Но, как это часто бывает в жизни, за этим триумфом последовал тяжкий удар судьбы. Капитан Диогу ди Мелу, крейсировавший у богатого водными источниками острова Ларек (или Ларак), в один прекрасный день отплыл в шлюпке на разведку, и не возвратился на свой корабль. Позднее команда его каравеллы увидела плававшие в море шесть трупов. Плененный португальцами на следующий день островитянин рассказал о происшедшем. Один из высланных Кожиатаром кораблей заманил шлюпку капитана ди Мелу в засаду. Экипаж шлюпки отказался сдаться, и был перебит ормузцами, за исключением одного единственного человека, взятого «маврами» в плен. Капитан Диогу ди Мелу прыгнул за борт, как был, в полном, тяжелом вооружении, и сразу же камнем пошел ко дну. Потеря восьми первоклассных бойцов за один день привела к серьезному ослаблению и без того крайне малочисленных сил Албукерки.
Но не зря говорят, что беда не приходит одна. Течь на «Сирни» становилась все серьезней и опасней, вызывая у его капитана все большую тревогу. Тридцать человек, не отходивших от помп, едва успевали откачивать морскую воду. Дальнейшее пребывание под Ормузом становилось не только бессмысленным, но и совершенно невозможным. Необходимо было до наступления декабря, во что бы то ни стало, добраться до Индии. Если бы Албукерки не отплыл туда без промедления, он не привел бы свой флагманский корабль (грозивший превратиться в настоящий «самотоп») не только в Индию, но и вообще никуда (кроме как на дно морское).
Оказавшегося в столь бедственном положении, дома Афонсу утешала лишь одна единственная мысль.
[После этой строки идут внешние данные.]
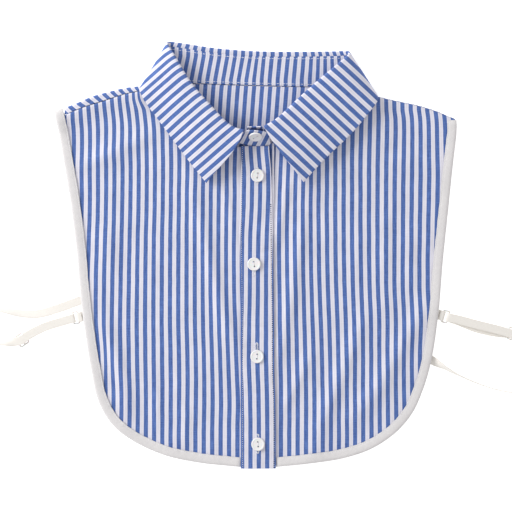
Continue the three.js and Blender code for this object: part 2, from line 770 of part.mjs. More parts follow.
function collarButton() {
  const [overRight, overMiddle] = overEnd;
  const seam = new THREE.Vector3(...overMiddle.seam);
  const fold = new THREE.Vector3(...overMiddle.fold);
  const along = new THREE.Vector3(...collarStations[0].seam).sub(new THREE.Vector3(...overRight.seam));
  const up = fold.clone().sub(seam).normalize();
  const out = up.clone().cross(along).normalize();
  const button = addMesh("button_collar", buttonGeometry(), whitePlastic);
  const place = seam.lerp(fold, collarButtonShare).addScaledVector(out, cloth / 2 + gap + 0.25);
  const right = new THREE.Vector3().crossVectors(up, out).normalize();
  button.setRotationFromMatrix(new THREE.Matrix4().makeBasis(right, up, out));
  button.rotateZ(degrees(8));
  button.position.copy(place);
}

collarButton();

// Straps, rings, sliders and tabs

// A flat band through places that carry their own roll about the route; roll 0 lies flat
function band(route, width, thickness, stepsPerPlace) {
  const curve = curveThrough(route);
  const steps = stepsPerPlace * (route.length - 1);
  const section = [
    [-width / 2, -thickness / 2],
    [width / 2, -thickness / 2],
    [width / 2, thickness / 2],
    [-width / 2, thickness / 2],
  ];
  const rings = [];
  for (let i = 0; i <= steps; i++) {
    const u = i / steps;
    const place = curve.getPoint(u);
    const ahead = curve.getPoint(Math.min(1, u + 0.001));
    const along = ahead.sub(curve.getPoint(Math.max(0, u - 0.001))).normalize();
    const index = Math.min(route.length - 2, Math.floor(u * (route.length - 1)));
    const share = u * (route.length - 1) - index;
    const roll = degrees(route[index].roll + (route[index + 1].roll - route[index].roll) * share);
    const level = route[index].level.clone().lerp(route[index + 1].level, share);
    const side = level.addScaledVector(along, -level.dot(along)).normalize();
    const normal = new THREE.Vector3().crossVectors(along, side);
    const wide = side.clone().multiplyScalar(Math.cos(roll)).addScaledVector(normal, Math.sin(roll));
    const thin = new THREE.Vector3().crossVectors(along, wide);
    rings.push(section.map(([a, b]) => place.clone().addScaledVector(wide, a).addScaledVector(thin, b)));
  }
  return sweptBody(rings, section);
}

// Gives each place of a route the level direction across it in the plan
function withLevels(route) {
  return route.map((place, i) => {
    const before = route[Math.max(0, i - 1)];
    const after = route[Math.min(route.length - 1, i + 1)];
    const along = new THREE.Vector3(after.x - before.x, after.y - before.y, 0).normalize();
    return { ...place, level: new THREE.Vector3(-along.y, along.x, 0) };
  });
}

// Half a turn round a bar whose middle is given, in the upright plane of a heading
function roundBar(bar, heading, level, roll, topFirst) {
  const places = [];
  for (let k = 0; k <= 6; k++) {
    const angle = (Math.PI * k) / 6;
    const height = (topFirst ? 1 : -1) * loopRadius * Math.cos(angle);
    const reach = loopRadius * Math.sin(angle);
    places.push({
      x: bar.x + heading.x * reach,
      y: bar.y + heading.y * reach,
      z: bar.z + height,
      roll,
      level,
    });
  }
  return places;
}

// A frame of round-cornered bars, with a middle bar if it is a slider
function frameGeometry(alongBand, acrossBand, bars) {
  const shape = roundedRectangle(0, alongBand, acrossBand, 1.6);
  const opening = (alongBand - ringWire * (bars + 1)) / bars;
  for (let k = 0; k < bars; k++) {
    const centre = -alongBand / 2 + ringWire + opening / 2 + k * (opening + ringWire);
    shape.holes.push(roundedRectangle(centre, opening, acrossBand - 2 * ringWire, 0.5));
  }
  const extrusion = { depth: ringWire, bevelEnabled: false, curveSegments: 3 };
  return new THREE.ExtrudeGeometry(shape, extrusion).translate(0, 0, -ringWire / 2);
}

function roundedRectangle(centre, width, height, corner) {
  const x = width / 2 - corner;
  const y = height / 2 - corner;
  const shape = new THREE.Shape();
  shape.absarc(centre + x, y, corner, 0, Math.PI / 2, false);
  shape.absarc(centre - x, y, corner, Math.PI / 2, Math.PI, false);
  shape.absarc(centre - x, -y, corner, Math.PI, 1.5 * Math.PI, false);
  shape.absarc(centre + x, -y, corner, 1.5 * Math.PI, 2 * Math.PI, false);
  shape.closePath();
  return shape;
}

function sideStrap(name, strap, outwards) {
  const turn = degrees(strap.ring.turn);
  const heading = new THREE.Vector3(outwards * Math.cos(turn), outwards * Math.sin(turn), 0);
  const level = new THREE.Vector3(-heading.y, heading.x, 0);
  const barOffset = ringWidth / 2 - ringWire / 2;
  const outerBar = {
    x: strap.ring.x + heading.x * barOffset,
    y: strap.ring.y + heading.y * barOffset,
    z: ringHeight,
  };
  const innerBar = {
    x: strap.ring.x - heading.x * barOffset,
    y: strap.ring.y - heading.y * barOffset,
    z: ringHeight,
  };

  const ring = addMesh(`strap_ring_${name}`, frameGeometry(ringWidth, ringLength, 1), clearPlastic);
  ring.position.set(strap.ring.x, strap.ring.y, ringHeight);
  ring.rotation.z = turn;

  const slider = addMesh(`strap_slider_${name}`, frameGeometry(sliderWidth, ringLength, 2), clearPlastic);
  slider.position.set(strap.slider.x, strap.slider.y, ringHeight);
  slider.rotation.z = degrees(strap.slider.turn);

  const inwardHeading = heading.clone().negate();
  const toRing = withLevels([...strap.route, ...strap.upper]);
  const fromRing = withLevels(strap.lower).map((p) => ({ ...p, level: p.level.negate() }));
  const half = roundBar(outerBar, inwardHeading, level.clone().negate(), 180, true);
  const strapPlaces = [...toRing, ...half, ...fromRing];
  addMesh(`strap_${name}`, band(strapPlaces, bandWidth, bandThickness, 2), ivoryElastic);

  const tabStart = { x: strap.tab.x, y: strap.tab.y, z: ringHeight - loopRadius, roll: 0 };
  const tabEnd = { x: strap.ring.x - heading.x * 5.4, y: strap.ring.y - heading.y * 5.4, roll: 0 };
  const tab = [
    { ...tabStart, level },
    ...roundBar(innerBar, heading, level, 0, false),
    { ...tabEnd, z: ringHeight + loopRadius, level },
  ];
  addMesh(`strap_tab_${name}`, band(tab, bandWidth + 1, bandThickness, 2), ivoryElastic);
}

sideStrap("left", leftStrap, -1);
sideStrap("right", rightStrap, 1);

export default collar;
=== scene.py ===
import math
import bmesh
import bpy
import numpy as np
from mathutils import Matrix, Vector


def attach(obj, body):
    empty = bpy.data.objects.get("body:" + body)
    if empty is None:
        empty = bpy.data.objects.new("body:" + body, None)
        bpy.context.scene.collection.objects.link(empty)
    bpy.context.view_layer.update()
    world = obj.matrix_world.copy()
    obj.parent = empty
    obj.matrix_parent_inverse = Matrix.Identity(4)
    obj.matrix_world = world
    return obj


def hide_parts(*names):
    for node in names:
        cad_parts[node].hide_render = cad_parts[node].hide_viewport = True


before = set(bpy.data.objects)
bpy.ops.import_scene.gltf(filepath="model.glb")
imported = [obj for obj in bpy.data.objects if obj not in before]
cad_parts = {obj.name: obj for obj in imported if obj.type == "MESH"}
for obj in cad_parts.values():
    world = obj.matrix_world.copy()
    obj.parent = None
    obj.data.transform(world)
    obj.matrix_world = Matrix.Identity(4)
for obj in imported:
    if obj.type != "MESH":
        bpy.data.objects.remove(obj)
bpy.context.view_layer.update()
scene = bpy.context.scene
mm = 0.001

# Cloth and gaps, the same as the solids'
cloth = 1.0
gap = 0.3
layer = cloth + gap

# Camera straight above, as the photograph was taken
cameraPlace = {"height": 1.237, "lens": 100.0, "sensor": 36.0}

camera = bpy.data.objects.new("camera", bpy.data.cameras.new("camera"))
camera.data.lens = cameraPlace["lens"]
camera.data.sensor_width = cameraPlace["sensor"]
camera.data.clip_end = 20.0
camera.location = (0, 0, cameraPlace["height"])
scene.collection.objects.link(camera)
scene.camera = camera

# Materials


def linear(hexColour):
    channels = [int(hexColour[i : i + 2], 16) / 255 for i in (1, 3, 5)]
    return tuple(c / 12.92 if c <= 0.04045 else ((c + 0.055) / 1.055) ** 2.4 for c in channels) + (1.0,)


# Adds a node with its settings; each input takes a value or another node's output
def addNode(tree, kind, settings=None, inputs=None):
    node = tree.nodes.new(kind)
    for name, value in (settings or {}).items():
        setattr(node, name, value)
    for name, value in (inputs or {}).items():
        if isinstance(value, bpy.types.NodeSocket):
            tree.links.new(value, node.inputs[name])
        else:
            node.inputs[name].default_value = value
    return node


def maths(tree, operation, *values):
    return addNode(tree, "ShaderNodeMath", {"operation": operation}, dict(enumerate(values))).outputs[0]


def noise(tree, vector, scale=1.0, detail=2.0, distortion=0.0):
    inputs = {"Vector": vector, "Scale": scale, "Detail": detail, "Distortion": distortion}
    return addNode(tree, "ShaderNodeTexNoise", inputs=inputs).outputs[0]


def mixed(tree, factor, first, second):
    inputs = {"Factor": factor, 6: first, 7: second}
    return addNode(tree, "ShaderNodeMix", {"data_type": "RGBA"}, inputs).outputs[2]


# Brings a value from one range to another and holds it there
def ranged(tree, value, low, high, toLow=0.0, toHigh=1.0, kind="LINEAR"):
    inputs = {"Value": value, "From Min": low, "From Max": high, "To Min": toLow, "To Max": toHigh}
    return addNode(tree, "ShaderNodeMapRange", {"interpolation_type": kind}, inputs).outputs[0]


def scaledVector(tree, vector, factor):
    inputs = {0: vector, "Scale": factor}
    return addNode(tree, "ShaderNodeVectorMath", {"operation": "SCALE"}, inputs).outputs[0]


def objectPlace(tree):
    return addNode(tree, "ShaderNodeTexCoord").outputs["Object"]


# Flat place on the cloth in millimetres: x runs across the stripes, y along them
def flatPlace(tree):
    return scaledVector(tree, addNode(tree, "ShaderNodeUVMap", {"uv_map": "flat"}).outputs[0], 1 / mm)


def stretched(tree, vector, x, y):
    scaled = {"Vector": vector, "Scale": (1 / x, 1 / y, 1)}
    return addNode(tree, "ShaderNodeMapping", inputs=scaled).outputs[0]


def newMaterial(name):
    material = bpy.data.materials.new(name)
    material.use_nodes = True
    material.node_tree.nodes.clear()
    return material, material.node_tree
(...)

Скоро он вступит в управление Индией, и тогда, даст Бог, Ормуз увидит его снова.
И Ормуз действительно увидел его снова…
«По моему мнению, Афонсу ди Албукерки представляет собой сейчас для Индии куда большую опасность, чем когда бы то ни было представляли собой турки или египтяне!»
Так писал королю Мануэлу Счастливому Антониу ди Синтра, секретарь вице-короля Индии (сегодня нам сложно сказать, верил ли он сам в то, что утверждал в своем письме на Высочайшее имя). Во всяком случае, капитаны, дезертировавшие из-под «тамплиерского» знамени дома Афонсу, явно времени даром не теряли, клевеща при всяком удобном случае на преданного ими начальника, так что созданный их злыми языками при дворе Алмейды образ Албукерки был крайне мрачным, зловещим и отталкивающим. Пожалуй, самым невинным эпитетом, которым они наделяли Афонсу, был «этот помешанный». Впрочем, чаще всего они, сами — подлые предатели — дерзали открыто называть преданного ими Главнокомандующего «предателем».